Table 5 DSC data tabulated from endotherm curves of MCC extracted from SBW

Conclusions

Allium cepa var. aggregatum is produced biennially and the huge agro-industrial waste generated can be the potential source of cellulose for the production of MCC. The current research summarizes the extraction of MCC through the hydrothermal pre-treatments in which the low concentrated bleaching and alkali-acid hydrolysis proved to be effective for transformation of cellulose to MCC. Autoclave assisted extracted MCC (2 N NaOH, 4% NaClO and 2.5 N HCl) from stalk (AS) and peel (AP) showed better recovery of MCC with 79.39 and 59.23% than hot water pre-treatments. Further characterization through FTIR, morphological distributions, crystalline properties (XRD) and thermal analysis (DSC) also point out the process conditions through autoclave assisted extracted MCC from shallot bio-waste showed functional groups and morphological configuration similar to commercial MCC mainly meeting international specifications. The crystallinity index of MCC was also showed on par with C-MCC through XRD. Crystallinity of extracted MCC was observed to be 83.74 and 79.93% in autoclave assisted petiole (APT) and stalk (AS) respectively through peak intensity method. As compared to C-MCC, AP, WS and APT showed smaller crystallite size with 28.54, 31.05 and 33.23 nm respectively.

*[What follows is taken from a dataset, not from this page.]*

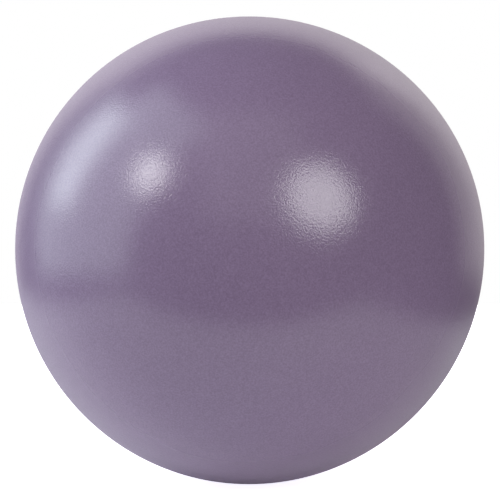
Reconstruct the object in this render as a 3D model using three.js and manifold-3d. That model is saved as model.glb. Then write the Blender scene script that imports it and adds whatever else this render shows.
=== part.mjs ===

The crystallinity of the extracted MCC samples were dependent on sample and cellulose nature, and process conditions and independent from crystallite size. DSC results also revealed improved thermal resistance in autoclave-assisted pre-treated samples, particularly MCC samples from stalk and peel, which supported crystallinity properties. However further investigation needed for the crystallinity peaks involved in 2θ = 43° and 44° and also to find out techno-functionality properties in different industrial applications. Hence, it can be concluded that autoclave assisted pre-treatment along with other optimized conditions were better when compared to water assisted pre-treatment for the MCC extraction from shallot bio-waste and shallot bio wastes are potential cheap sources for cellulose and MCC which is eco-friendly too.